--- start Listed records ---

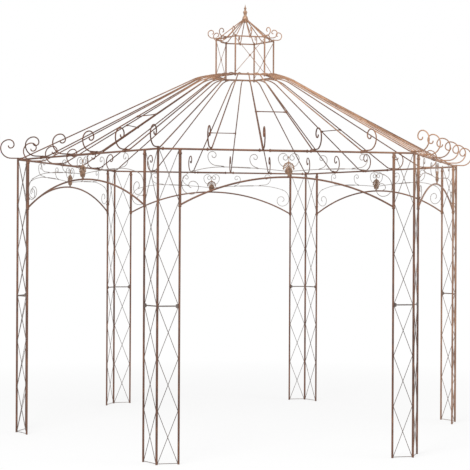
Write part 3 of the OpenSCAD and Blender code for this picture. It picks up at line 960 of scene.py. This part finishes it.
@dataclass
class ScrollFittings(Fittings):
    """Welds and rounded ends of the wire scrollwork.

    Attributes:
        shoulder: Distance from the vine's highest point to the sleeve.
        drop: Drop from the beam to the vine's highest point.
        dip: Fall of the vine from there to the palmette.
        fall: Fall of the vine from there to where it meets the sleeve.
        cup: Half width of the palmette's cup.
        corner_curl: Radii of the curl in the corner.
        outer: Straight length and angle of the outer curl.
        outer_curl: Radii of the outer curl.
        inner_place: Place of the inner curl, as a share of the way to the highest point.
        inner_curl: Radii of the inner curl.
        flank: Distance from the side's middle, and drop from the beam, of the curl by the palmette.
        flank_curl: Radii of that curl.
        weld: Size of a weld.
    """

    shoulder: float = 0.319
    drop: float = 0.130
    dip: float = 0.024
    fall: float = 0.135
    cup: float = 0.030
    corner_curl: tuple[float, ...] = (0.073, 0.054, 0.044, 0.030, 0.018)
    outer: tuple[float, float] = (0.060, math.radians(5))
    outer_curl: tuple[float, ...] = (0.068, 0.034, 0.028, 0.017, 0.014)
    inner_place: float = 0.48
    inner_curl: tuple[float, ...] = (0.065, 0.034, 0.023, 0.015, 0.012)
    flank: tuple[float, float] = (0.081, 0.020)
    flank_curl: tuple[float, ...] = (0.038, 0.034, 0.017, 0.017, 0.017)
    weld: float = 0.0034

    def build(self) -> None:
        """Make the pieces."""
        wire, lap = STOCK.wire, 2 * STOCK.wire + STOCK.seat
        end = self.layout.sleeve_place - STOCK.sleeve - wire - STOCK.seat
        crest, height = end - self.shoulder, self.layout.eave_height - self.drop
        start = self.cup + STOCK.seat + 2 * wire * self.dip / crest
        bow = ((crest - start) ** 2 + self.dip ** 2) / (2 * self.dip)
        lean = math.asin((1 - self.inner_place) * crest / bow)
        side_on, foot = self.flank[0], self.layout.eave_height - self.flank[1] - self.flank_curl[0]
        curls = (
            moved(end, height - self.fall) @ self._turn(-math.pi / 2) @ Matrix.Diagonal((1.0, -1.0, 1.0, 1.0))
            @ curl_end(self.corner_curl),
            moved(crest, height + lap) @ self._turn(self.outer[1]) @ moved(self.outer[0], 0)
            @ curl_end(self.outer_curl),
            moved(crest, height - bow) @ self._turn(lean) @ moved(0, bow + lap) @ curl_end(self.inner_curl),
            moved(side_on, foot) @ self._turn(math.pi / 2) @ curl_end(self.flank_curl),
        )
        along = (2.0, 0.6, 0.9)
        joints = (
            (end + wire, height - self.fall, (0.55, 2.0, 0.9)),
            (end + wire, height - self.fall + 0.016, (0.5, 1.4, 0.8)),
            (self.cup, height - self.dip, (0.7, 1.1, 1.0)),
            (crest + 0.012, height + wire + 0.0006, along),
            (crest - bow * math.sin(lean) + 0.010, height - bow + bow * math.cos(lean) + wire + 0.001, along),
            (side_on + wire * 0.2, foot, (1.0, 1.6, 1.0)),
        )
        for side, way in self.layout.ends():
            half = side @ Matrix.Diagonal((way, 1.0, 1.0, 1.0))
            for curl in curls:
                self.tips.tip(half @ curl, wire)
            for x, y, squash in joints:
                self.welds.weld(half @ moved(x, y), self.weld, squash)
        self.tips.piece("scroll_tips", Slot.SCROLL, self.finishes, crease=60)
        self.welds.piece("scroll_welds", Slot.SCROLL, self.finishes, crease=80)

    @staticmethod
    def _turn(angle: float) -> Matrix:
        """Turn in the plane of the side."""
        return Matrix.Rotation(angle, 4, "Z")


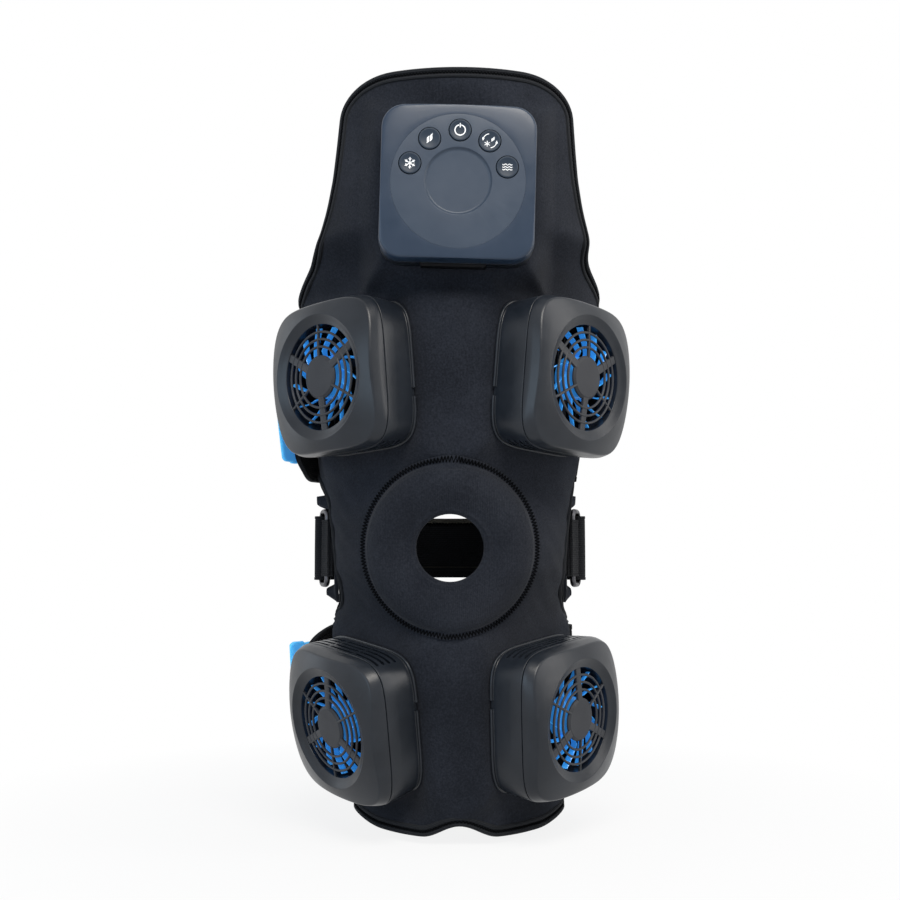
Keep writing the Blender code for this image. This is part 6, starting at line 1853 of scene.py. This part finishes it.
def make_port_cover():
    """The rubber cover over the charging port, with soft edges and a lip to lift it by."""
    half, back = PORT_COVER_WIDTH / 2, -CONTROL_HALF + PORT_RECESS - SEAT_GAP
    front = back - PORT_COVER_THICKNESS
    low, high = PORT_COVER_BACK, PORT_COVER_BACK + PORT_COVER_LENGTH
    builder = bmesh.new()
    for wide, near, far, bottom, top, soft in (
        (half, front, back, low, high, 0.0006),
        (half * 0.96, front - 0.0005, front + 0.0006, high - 0.0016, high - 0.0002, 0.0004),
    ):
        left, right = PORT_COVER_ASIDE - wide, PORT_COVER_ASIDE + wide
        points, faces = block((left, near, bottom), (right, far, top))
        verts = [builder.verts.new(point) for point in points]
        made = [builder.faces.new([verts[i] for i in face]) for face in faces]
        edges = list({edge for face in made for edge in face.edges})
        bmesh.ops.recalc_face_normals(builder, faces=made)
        bmesh.ops.bevel(builder, geom=edges, offset=soft, segments=4, profile=0.5, affect="EDGES")
    mesh = bpy.data.meshes.new("port_lid")
    builder.to_mesh(mesh)
    builder.free()
    mesh.shade_smooth()
    mesh.set_sharp_from_angle(angle=radians(PORT_SHARP_ANGLE))
    piece("port_lid", mesh, "dark", body="port_flap", matrix=CONTROL_MATRIX, nodes=["port_cover"])


# The parts kept from the CAD model, and the set

KEPT_FINISHES = {
    "fan_motor": "dark", "heat_sink": "dark", "peltier": "ceramic", "cold_plate": "aluminium",
    "circuit_board": "board", "battery": "cell", "charge_socket": "steel",
}
FLOOR_Z = BOTTOM_HEIGHT - 0.004
FLOOR_HALF = 6.0
FLOOR_SHADOW_REACH = 0.40
FLOOR_SHADOW_SHARES = (0.86, 1.0)
SKY_COLOUR = (0.80, 0.88, 1.0, 1)
SKY_STRENGTH = 0.30
# Each lamp's place, the point it faces, its size, watts and colour
LAMPS = {
    "overhead": ((0.20, -0.96, 0.94), (0, 0, 0.08), (0.9, 0.5), 17.5, (1.0, 0.95, 0.88)),
    "window_left": ((-1.00, -0.90, 0.02), (0, 0, 0.0), (0.6, 1.0), 5.7, (0.58, 0.79, 1.0)),
    "rim_left": ((-1.00, 0.30, 0.05), (0, 0, 0.0), (0.35, 1.0), 1.4, (0.75, 0.87, 1.0)),
    "rim_right": ((1.05, -0.25, 0.40), (0, 0, 0.1), (0.35, 1.0), 4.5, (1.0, 0.97, 0.94)),
}


def finish_kept_nodes():
    """Gives the pieces that keep their CAD shape their finishes."""
    for name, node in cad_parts.items():
        for start, finish in KEPT_FINISHES.items():
            if name.startswith(start):
                node.data.materials.clear()
                node.data.materials.append(FINISHES[finish])


def seen_white(tree, share, plain, white):
    """Mixes to white for what the camera, reflections and clear pieces see."""
    path = tree.nodes.new("ShaderNodeLightPath")
    total = path.outputs["Is Camera Ray"]
    for ray in ("Is Glossy Ray", "Is Transmission Ray"):
        adding = tree.nodes.new("ShaderNodeMath")
        adding.operation, adding.use_clamp = "ADD", True
        tree.links.new(total, adding.inputs[0])
        tree.links.new(path.outputs[ray], adding.inputs[1])
        total = adding.outputs[0]
    scaled = tree.nodes.new("ShaderNodeMath")
    scaled.operation = "MULTIPLY"
    tree.links.new(total, scaled.inputs[0])
    if isinstance(share, bpy.types.NodeSocket):
        tree.links.new(share, scaled.inputs[1])
    else:
        scaled.inputs[1].default_value = share
    mix = tree.nodes.new("ShaderNodeMixShader")
    tree.links.new(scaled.outputs[0], mix.inputs[0])
    tree.links.new(plain, mix.inputs[1])
    tree.links.new(white, mix.inputs[2])
    return mix.outputs[0]


def make_world():
    """A pale sky for the light, with white for what the camera and reflections see."""
    world = bpy.data.worlds.new("world")
    bpy.context.scene.world = world
    world.use_nodes = True
    tree = world.node_tree
    tree.nodes.clear()
    plain, white = (tree.nodes.new("ShaderNodeBackground") for _ in range(2))
    plain.inputs["Color"].default_value = SKY_COLOUR
    plain.inputs["Strength"].default_value = SKY_STRENGTH
    white.inputs["Color"].default_value = (1, 1, 1, 1)
    out = tree.nodes.new("ShaderNodeOutputWorld")
    tree.links.new(seen_white(tree, 1.0, plain.outputs[0], white.outputs[0]), out.inputs["Surface"])


def make_floor():
    """A pale floor under the hem, which keeps the shadow near the object and runs out to white."""
    corners = [(x * FLOOR_HALF, y * FLOOR_HALF, FLOOR_Z) for x, y in ((-1, -1), (1, -1), (1, 1), (-1, 1))]
    mesh = bpy.data.meshes.new("floor")
    mesh.from_pydata(corners, [], [[0, 1, 2, 3]])
    floor = placed("floor", mesh)
    recipe = Recipe("floor", (0.80, 0.81, 0.82), 0.9, Specular_IOR_Level=0.1)
    distance = recipe.tree.nodes.new("ShaderNodeVectorMath")
    distance.operation = "LENGTH"
    recipe.tree.links.new(recipe.object_place(), distance.inputs[0])
    reaches = (FLOOR_SHADOW_REACH / 2, FLOOR_SHADOW_REACH)
    share = recipe.spread(distance.outputs["Value"], *FLOOR_SHADOW_SHARES, *reaches)
    white = recipe.tree.nodes.new("ShaderNodeEmission")
    white.inputs["Strength"].default_value = 1.0
    mixed = seen_white(recipe.tree, share, recipe.shader.outputs[0], white.outputs[0])
    recipe.tree.links.new(mixed, recipe.tree.nodes["Material Output"].inputs["Surface"])
    mesh.materials.append(recipe.material)


def make_lamp(name, place, aim, size, watts, colour):
    """A rectangular lamp that faces a point."""
    light = bpy.data.lights.new(name, "AREA")
    light.shape = "RECTANGLE"
    light.size, light.size_y = size
    light.energy, light.color = watts, colour
    place, aim = Vector(place), Vector(aim)
    turn = (aim - place).to_track_quat("-Z", "Y").to_matrix().to_4x4()
    placed(name, light, Matrix.Translation(place) @ turn)


def make_camera():
    """The camera in front of the knee, level with its middle."""
    camera = bpy.data.cameras.new("camera")
    camera.lens, camera.sensor_width, camera.clip_start = CAMERA_LENS, CAMERA_SENSOR, CAMERA_CLIP_START
    turn = Matrix.Rotation(radians(90 + CAMERA_PITCH), 4, "X")
    matrix = Matrix.Translation((0, -CAMERA_DISTANCE, 0)) @ turn
    bpy.context.scene.camera = placed("camera", camera, matrix)


make_wrap()
make_hem()
make_patella_pad()
for side, sign in SIDES.items():
    make_side_patch(side, sign)
    make_keeper(side, sign)
    make_ring(side, sign)
make_middle_strap()
for name, strap in WIDE_STRAPS.items():
    make_wide_strap(name, **strap)
    make_pull_tab(name, **strap)
make_modules()
make_control_back()
make_control_cover()
make_dial()
make_buttons()
make_port_cover()
finish_kept_nodes()
make_world()
make_floor()
for name, setting in LAMPS.items():
    make_lamp(name, *setting)
make_camera()
bpy.context.scene.view_settings.view_transform = "Standard"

--- end Listed records ---

_Task instructions:_ Everything from the first line above through the line that contains "the wire scrollwork." should be duplicated exactly, please, and nothing beyond it.

_Exercise result:_
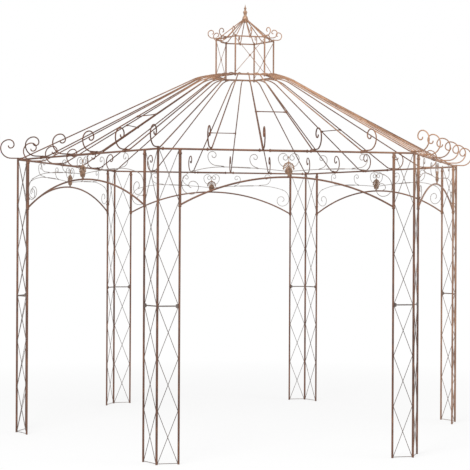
Write part 3 of the OpenSCAD and Blender code for this picture. It picks up at line 960 of scene.py. This part finishes it.
@dataclass
class ScrollFittings(Fittings):
    """Welds and rounded ends of the wire scrollwork.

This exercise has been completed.